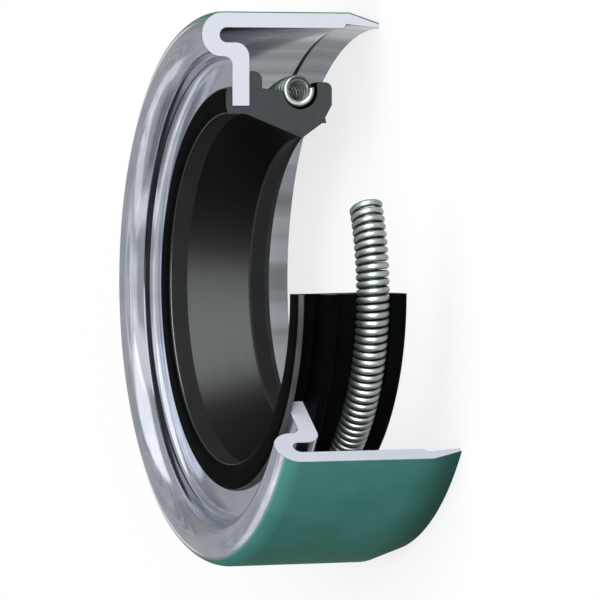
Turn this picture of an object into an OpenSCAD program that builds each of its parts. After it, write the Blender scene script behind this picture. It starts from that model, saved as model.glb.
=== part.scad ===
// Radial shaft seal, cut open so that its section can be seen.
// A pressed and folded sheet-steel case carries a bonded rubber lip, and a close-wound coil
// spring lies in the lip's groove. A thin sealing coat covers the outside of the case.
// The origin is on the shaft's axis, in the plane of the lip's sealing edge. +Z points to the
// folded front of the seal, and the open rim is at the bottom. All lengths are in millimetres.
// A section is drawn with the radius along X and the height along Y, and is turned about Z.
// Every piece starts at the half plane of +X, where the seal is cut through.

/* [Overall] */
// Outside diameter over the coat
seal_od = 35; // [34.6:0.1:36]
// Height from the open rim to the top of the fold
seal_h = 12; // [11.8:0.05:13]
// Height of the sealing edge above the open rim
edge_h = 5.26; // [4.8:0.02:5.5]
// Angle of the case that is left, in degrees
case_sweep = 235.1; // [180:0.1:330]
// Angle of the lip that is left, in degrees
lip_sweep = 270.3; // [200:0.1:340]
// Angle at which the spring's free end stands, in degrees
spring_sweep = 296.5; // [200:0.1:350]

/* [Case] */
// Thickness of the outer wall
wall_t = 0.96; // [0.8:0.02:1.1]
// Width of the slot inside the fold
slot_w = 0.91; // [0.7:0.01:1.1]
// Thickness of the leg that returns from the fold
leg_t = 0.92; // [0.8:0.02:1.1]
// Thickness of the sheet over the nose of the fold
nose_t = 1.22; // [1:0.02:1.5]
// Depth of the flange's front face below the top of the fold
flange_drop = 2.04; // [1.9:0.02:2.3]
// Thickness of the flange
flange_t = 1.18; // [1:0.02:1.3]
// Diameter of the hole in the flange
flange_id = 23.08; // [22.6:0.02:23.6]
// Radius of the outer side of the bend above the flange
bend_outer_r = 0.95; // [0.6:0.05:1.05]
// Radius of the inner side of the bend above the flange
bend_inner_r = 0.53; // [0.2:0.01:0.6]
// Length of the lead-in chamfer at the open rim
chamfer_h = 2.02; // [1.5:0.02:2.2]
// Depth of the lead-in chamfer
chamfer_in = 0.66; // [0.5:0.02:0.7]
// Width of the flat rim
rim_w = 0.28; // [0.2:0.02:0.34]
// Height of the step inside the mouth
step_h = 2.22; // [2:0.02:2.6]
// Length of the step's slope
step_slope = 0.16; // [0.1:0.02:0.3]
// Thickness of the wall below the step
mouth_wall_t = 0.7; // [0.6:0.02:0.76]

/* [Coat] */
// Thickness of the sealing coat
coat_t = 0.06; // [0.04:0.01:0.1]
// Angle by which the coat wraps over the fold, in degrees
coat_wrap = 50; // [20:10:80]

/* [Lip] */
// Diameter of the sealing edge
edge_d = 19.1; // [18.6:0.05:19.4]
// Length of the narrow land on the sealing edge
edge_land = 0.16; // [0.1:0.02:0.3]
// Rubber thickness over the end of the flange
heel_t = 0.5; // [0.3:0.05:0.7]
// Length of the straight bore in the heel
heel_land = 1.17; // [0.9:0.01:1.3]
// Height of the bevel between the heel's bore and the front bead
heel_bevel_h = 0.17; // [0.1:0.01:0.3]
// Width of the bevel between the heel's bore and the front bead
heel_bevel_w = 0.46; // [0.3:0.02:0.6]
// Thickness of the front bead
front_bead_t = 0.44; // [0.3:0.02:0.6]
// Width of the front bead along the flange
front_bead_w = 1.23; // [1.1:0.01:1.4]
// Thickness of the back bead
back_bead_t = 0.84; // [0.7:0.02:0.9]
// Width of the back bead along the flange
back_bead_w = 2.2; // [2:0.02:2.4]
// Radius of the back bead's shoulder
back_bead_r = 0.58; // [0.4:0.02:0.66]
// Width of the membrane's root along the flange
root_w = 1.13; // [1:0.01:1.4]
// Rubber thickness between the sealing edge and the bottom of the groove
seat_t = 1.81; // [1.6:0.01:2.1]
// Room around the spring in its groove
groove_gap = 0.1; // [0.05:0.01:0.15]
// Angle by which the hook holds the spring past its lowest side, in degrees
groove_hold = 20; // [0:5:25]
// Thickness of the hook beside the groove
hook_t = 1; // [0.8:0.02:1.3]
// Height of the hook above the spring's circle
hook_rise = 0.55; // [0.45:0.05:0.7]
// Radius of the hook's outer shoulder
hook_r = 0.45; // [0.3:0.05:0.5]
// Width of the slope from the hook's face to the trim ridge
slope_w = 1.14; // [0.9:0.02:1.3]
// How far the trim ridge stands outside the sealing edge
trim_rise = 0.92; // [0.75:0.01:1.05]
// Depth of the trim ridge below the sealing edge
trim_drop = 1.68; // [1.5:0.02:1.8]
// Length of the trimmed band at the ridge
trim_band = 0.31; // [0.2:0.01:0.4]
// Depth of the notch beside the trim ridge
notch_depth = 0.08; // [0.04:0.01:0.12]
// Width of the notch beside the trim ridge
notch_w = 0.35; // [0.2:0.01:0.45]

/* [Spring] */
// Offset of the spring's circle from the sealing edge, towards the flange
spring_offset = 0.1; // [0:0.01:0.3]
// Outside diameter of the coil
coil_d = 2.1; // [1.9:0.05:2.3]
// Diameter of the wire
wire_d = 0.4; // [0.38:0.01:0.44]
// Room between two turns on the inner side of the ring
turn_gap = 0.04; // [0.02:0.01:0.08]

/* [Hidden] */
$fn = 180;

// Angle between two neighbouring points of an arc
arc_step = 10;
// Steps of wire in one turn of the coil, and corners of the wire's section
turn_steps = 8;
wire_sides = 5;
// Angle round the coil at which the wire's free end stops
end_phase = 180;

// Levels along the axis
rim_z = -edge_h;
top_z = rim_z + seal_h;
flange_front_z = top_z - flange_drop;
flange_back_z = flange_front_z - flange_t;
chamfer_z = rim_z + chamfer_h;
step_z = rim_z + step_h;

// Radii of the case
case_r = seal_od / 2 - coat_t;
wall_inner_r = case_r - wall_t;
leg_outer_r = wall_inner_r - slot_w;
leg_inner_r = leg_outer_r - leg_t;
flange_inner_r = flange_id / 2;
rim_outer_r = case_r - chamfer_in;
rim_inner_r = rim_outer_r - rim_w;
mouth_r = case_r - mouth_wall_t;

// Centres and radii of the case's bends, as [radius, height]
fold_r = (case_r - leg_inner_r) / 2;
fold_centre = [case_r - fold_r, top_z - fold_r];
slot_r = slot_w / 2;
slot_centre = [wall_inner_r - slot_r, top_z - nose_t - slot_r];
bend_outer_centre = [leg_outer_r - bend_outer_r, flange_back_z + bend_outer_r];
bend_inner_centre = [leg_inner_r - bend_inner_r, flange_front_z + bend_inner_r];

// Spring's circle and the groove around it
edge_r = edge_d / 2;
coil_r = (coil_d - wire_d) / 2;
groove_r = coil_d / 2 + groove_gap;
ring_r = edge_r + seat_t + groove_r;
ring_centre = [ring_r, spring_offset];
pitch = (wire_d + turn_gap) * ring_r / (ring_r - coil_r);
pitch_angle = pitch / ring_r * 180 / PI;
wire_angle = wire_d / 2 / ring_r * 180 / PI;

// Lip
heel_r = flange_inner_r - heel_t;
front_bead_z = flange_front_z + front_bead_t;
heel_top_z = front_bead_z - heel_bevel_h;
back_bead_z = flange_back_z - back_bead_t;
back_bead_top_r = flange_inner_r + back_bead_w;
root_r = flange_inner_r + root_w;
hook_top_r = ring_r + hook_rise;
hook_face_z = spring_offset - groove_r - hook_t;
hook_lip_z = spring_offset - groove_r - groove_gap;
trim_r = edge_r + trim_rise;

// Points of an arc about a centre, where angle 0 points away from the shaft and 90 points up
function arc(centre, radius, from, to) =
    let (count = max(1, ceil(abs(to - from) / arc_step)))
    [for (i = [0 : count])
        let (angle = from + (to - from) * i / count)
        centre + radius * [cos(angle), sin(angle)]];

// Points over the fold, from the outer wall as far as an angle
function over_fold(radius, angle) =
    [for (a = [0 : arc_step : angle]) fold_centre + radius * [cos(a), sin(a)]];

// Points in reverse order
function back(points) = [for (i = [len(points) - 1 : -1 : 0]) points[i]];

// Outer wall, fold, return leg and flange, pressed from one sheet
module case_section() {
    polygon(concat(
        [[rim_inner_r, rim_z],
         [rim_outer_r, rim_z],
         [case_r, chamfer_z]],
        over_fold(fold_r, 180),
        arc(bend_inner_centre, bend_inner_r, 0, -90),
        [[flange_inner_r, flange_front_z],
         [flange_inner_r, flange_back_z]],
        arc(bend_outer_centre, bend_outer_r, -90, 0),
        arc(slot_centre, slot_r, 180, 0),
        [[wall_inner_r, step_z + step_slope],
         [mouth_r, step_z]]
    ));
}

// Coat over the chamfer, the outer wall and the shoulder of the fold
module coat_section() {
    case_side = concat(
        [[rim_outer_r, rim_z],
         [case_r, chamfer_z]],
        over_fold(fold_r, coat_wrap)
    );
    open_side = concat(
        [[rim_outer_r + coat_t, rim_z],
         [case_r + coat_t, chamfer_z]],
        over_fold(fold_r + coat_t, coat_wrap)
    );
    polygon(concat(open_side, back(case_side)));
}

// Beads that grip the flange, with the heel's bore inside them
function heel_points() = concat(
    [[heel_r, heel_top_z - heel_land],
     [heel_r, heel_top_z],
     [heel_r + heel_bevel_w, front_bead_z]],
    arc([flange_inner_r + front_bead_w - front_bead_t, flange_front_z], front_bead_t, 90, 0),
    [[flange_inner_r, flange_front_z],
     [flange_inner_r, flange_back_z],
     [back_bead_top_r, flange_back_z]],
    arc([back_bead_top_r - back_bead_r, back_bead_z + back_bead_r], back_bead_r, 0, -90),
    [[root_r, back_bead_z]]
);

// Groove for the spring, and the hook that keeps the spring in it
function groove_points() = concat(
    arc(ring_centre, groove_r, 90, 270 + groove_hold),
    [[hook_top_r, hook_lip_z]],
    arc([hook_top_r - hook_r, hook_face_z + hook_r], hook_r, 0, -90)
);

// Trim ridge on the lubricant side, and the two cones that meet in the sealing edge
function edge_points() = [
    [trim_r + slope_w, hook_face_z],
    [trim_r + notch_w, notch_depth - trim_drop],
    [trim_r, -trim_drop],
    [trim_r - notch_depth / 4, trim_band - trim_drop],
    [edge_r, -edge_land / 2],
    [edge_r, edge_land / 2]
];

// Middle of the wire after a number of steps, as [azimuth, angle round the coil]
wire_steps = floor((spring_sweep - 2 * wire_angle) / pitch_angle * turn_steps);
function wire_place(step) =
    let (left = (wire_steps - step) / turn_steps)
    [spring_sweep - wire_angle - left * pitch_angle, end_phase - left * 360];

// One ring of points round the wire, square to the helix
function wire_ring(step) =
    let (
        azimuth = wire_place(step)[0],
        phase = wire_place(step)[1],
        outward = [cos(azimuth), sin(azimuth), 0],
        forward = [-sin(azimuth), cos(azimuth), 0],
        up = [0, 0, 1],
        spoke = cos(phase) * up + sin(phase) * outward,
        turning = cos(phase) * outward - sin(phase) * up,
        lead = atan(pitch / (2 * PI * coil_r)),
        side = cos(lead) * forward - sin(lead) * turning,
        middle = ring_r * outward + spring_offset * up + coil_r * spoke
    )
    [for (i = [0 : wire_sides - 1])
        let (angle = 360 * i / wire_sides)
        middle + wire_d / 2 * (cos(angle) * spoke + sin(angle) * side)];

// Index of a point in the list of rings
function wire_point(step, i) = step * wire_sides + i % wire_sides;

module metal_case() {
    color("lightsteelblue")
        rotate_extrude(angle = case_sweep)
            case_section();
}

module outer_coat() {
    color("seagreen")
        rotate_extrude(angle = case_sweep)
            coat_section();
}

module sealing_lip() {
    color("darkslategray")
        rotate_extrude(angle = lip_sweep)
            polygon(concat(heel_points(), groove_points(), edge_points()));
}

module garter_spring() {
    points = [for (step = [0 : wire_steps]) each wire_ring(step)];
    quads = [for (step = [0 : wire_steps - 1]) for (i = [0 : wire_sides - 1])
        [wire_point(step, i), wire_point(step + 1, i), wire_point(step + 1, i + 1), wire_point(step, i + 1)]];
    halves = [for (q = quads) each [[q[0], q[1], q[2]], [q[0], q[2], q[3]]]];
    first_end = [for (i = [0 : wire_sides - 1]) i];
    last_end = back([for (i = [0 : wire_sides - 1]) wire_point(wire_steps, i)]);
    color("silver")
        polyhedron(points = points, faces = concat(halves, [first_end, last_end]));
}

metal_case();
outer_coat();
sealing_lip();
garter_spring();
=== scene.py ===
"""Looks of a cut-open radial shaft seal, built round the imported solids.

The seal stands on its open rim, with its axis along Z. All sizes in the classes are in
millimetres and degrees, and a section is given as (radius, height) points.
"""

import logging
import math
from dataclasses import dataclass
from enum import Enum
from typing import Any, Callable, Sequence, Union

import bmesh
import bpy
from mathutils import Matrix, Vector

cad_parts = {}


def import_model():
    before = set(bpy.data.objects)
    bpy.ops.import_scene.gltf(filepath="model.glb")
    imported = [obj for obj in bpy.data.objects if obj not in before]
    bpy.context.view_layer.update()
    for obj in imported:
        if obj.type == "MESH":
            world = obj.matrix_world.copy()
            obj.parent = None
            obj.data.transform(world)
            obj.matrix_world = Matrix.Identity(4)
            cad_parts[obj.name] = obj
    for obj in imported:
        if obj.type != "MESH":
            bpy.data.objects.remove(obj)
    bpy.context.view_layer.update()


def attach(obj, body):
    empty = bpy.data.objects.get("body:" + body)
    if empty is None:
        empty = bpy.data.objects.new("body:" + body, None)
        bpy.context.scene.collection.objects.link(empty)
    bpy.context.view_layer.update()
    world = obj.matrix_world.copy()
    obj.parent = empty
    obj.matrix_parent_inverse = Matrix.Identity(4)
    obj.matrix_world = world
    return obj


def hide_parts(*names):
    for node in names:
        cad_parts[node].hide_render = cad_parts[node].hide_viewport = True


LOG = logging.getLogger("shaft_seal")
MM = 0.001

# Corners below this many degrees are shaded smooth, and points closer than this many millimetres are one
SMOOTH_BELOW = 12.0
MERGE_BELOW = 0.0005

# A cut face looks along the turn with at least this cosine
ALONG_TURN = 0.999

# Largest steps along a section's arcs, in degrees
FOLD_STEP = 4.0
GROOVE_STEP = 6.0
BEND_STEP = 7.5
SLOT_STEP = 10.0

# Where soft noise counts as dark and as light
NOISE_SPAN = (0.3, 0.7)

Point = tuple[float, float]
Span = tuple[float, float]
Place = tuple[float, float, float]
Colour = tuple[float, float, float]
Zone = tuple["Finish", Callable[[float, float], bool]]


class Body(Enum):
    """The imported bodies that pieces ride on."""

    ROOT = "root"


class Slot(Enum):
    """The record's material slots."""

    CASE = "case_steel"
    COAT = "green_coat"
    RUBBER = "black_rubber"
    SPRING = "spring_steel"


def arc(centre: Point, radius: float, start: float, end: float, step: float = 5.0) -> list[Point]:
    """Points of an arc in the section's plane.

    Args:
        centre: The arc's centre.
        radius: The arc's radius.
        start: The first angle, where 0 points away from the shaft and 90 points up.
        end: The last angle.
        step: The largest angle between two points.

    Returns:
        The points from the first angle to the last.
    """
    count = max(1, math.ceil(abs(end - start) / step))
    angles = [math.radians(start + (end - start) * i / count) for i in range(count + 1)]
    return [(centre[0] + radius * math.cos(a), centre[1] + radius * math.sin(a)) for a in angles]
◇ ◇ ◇
OBJECTIVE:
Report each line in the data that holds the word "Identity".

EXPECTED ANSWER:
            obj.matrix_world = Matrix.Identity(4)
    obj.matrix_parent_inverse = Matrix.Identity(4)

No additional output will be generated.